Background information
- Born: September 23, 1928 Baku, Azerbaijani SSR, Soviet Union
- Died: December 16, 2011 (aged 83) Baku, Azerbaijan
- Genres: Classical
- Occupations: Opera singer, music teacher
- Instrument: Singing

= Franghiz Ahmadova =

Azerbaijani opera singer and music educator (1928–2011)

Franghiz Yusif qizi Ahmadova (Note:
- Firəngiz Yusif qızı Əhmədova, sometimes given as Firangiz Ahmedova
- Фирангиз Юсиф кызы Ахмедова
) (23 September 1928 – 16 December 2011) was a prominent Azerbaijani operatic soprano and music teacher. From 1951, she performed as a soloist at the Azerbaijani State Opera. She toured widely across the former Soviet Union, singing in the major opera houses of eastern Europe.

==Biography==
Franghiz Ahmadova was born on 23 September 1928 in Baku, Azerbaijan SSR, Soviet Union. She enjoyed music as a child, encouraged by her father who worked in the oil sector. Her mother, a botany teacher, realized that she was talented enough to attend the Baku Music College, where she was enrolled without previous experience. She went on to attend the Baku Academy of Music where she studied under Margarita Kolotova, graduating in 1955.
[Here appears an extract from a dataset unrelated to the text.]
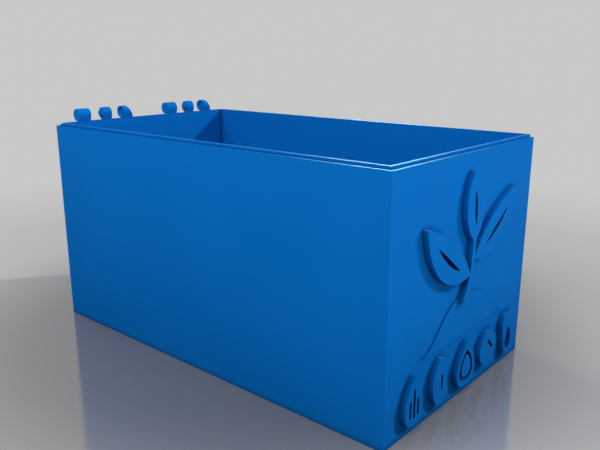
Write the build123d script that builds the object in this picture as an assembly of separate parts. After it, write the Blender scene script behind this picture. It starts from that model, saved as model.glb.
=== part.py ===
from build123d import *

import math
import os

# Garden seed organizer box: an open printed tub with a stepped rim, two groups of snap-cone
# hinge knuckles on the back end wall, a raised plant and seed ornament on the front end wall,
# and three dividers that lift out of ribbed slots.
#
# Frame, in millimetres: origin at the centre of the base, +Z up, the ornament faces -Y,
# the hinge is at +Y, and the width runs along X.

# ---- tub
BOX_WIDTH = 90.0
BOX_LENGTH = 160.5
WALL_HEIGHT = 80.5
WALL = 2.0
FLOOR = 2.0
LIP_INSET = 1.0
LIP_HEIGHT = 1.0
RELIEF_ALONG_END = 1.8     # the lip slopes down to its two back corners, clear of the lid as it swings
RELIEF_ALONG_SIDE = 2.2
RELIEF_DROP = 0.7

# ---- hinge
BARREL_RADIUS = 2.5
GROUP_PITCH = 45.4         # from a knuckle of the left group to the same knuckle of the right group
GROUP_START = -35.5        # outer end of the left group
END_KNUCKLE = 5.2          # lengths along the hinge axis
MIDDLE_KNUCKLE = 3.3
INNER_KNUCKLE = 2.2
END_GAP = 6.8              # room for the lid's knuckles
INNER_GAP = 5.9
CONE_TIP_RADIUS = 1.1
CONE_HEIGHT = 1.2          # on the whole barrel; a dimple has the same taper
DIMPLE_RIM = 0.35          # flat ring left round a dimple
GUSSET_REACH = 0.6         # how far the middle knuckle's web leans out under its cone
BUTTRESS_REACH = 2.7       # how far the inner knuckle's closed end comes out at the rim
BUTTRESS_BULGE = 0.3       # of that end's curve, beyond the straight slope

# ---- dividers and the ribs that hold them
DIVIDER_COUNT = 3
DIVIDER_THICKNESS = 1.6
DIVIDER_HEIGHT = 58.0
DIVIDER_SIDE_CLEARANCE = 0.5
DIVIDER_TOP_RADIUS = 5.0
DIVIDER_FOOT_CHAMFER = 1.0
NOTCH_WIDTH = 34.0
NOTCH_DEPTH = 10.0
NOTCH_SHOULDER_RADIUS = 4.0
SLOT_CLEARANCE = 0.4
RIB_REACH = 1.8
RIB_THICKNESS = 1.2
RIB_HEIGHT = 54.0

# ---- raised ornament on the front end wall
RELIEF = 2.0
MOUND_RELIEF = 0.5
MOUND_HALF_WIDTH = 28.0
MOUND_FLARE = 0.6          # where the hill's flank turns, as a share of the half width
MOUND_BASE = 21.5
MOUND_TOP = 35.5
STEM_FOOT = (-4.0, 33.5)
STEM_HEAD = (0.2, 54.0)
STEM_FOOT_WIDTH = 3.4
STEM_HEAD_WIDTH = 2.0
VEIN_WIDTH = 1.6
VEIN_START = 0.22          # along the leaf, as shares of its length
VEIN_END = 0.74
SEED_HEIGHT = 15.5
SEED_PITCH = 16.0
SEED_CENTRE_HEIGHT = 11.2
PEA_RADIUS = 6.2
BEAN_WIDTH = 10.8
STRIPE = 1.1
GROOVE_DEPTH = 1.3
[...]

While at the music college, she made her first radio broadcast together with the school choir but her first notable appearance was during her years at the conservatory when Ismail Idayatzadeh, who headed the state opera, chose her to sing Nigar's aria from the Opera Koroghlu for an important concert. She performed it brilliantly. As a result, she was invited to join the state opera.

She had to wait some time before she was given solo parts but she made her début in the early 1950s, playing the title role in Muslim Magomayev's Nargiz She went on to play the leading soprano roles in Uzeyir Hajibeyov's Arshin Mal Alan and Fikret Amirov's Sevil as well as those in Tosca, Madame Butterfly and the most popular Russian operas. She performed with the State Opera from 1951 to 1988, after which she taught at the theatre until 1997.

Franghiz Ahmadova died in Baku on 16 December 2011.

==Honours and awards==
In 1967, Ahmadova was awarded the Order of Lenin. On her 70th birthday, she was honoured with the Shohrat Order, Azerbaijan's highest distinction.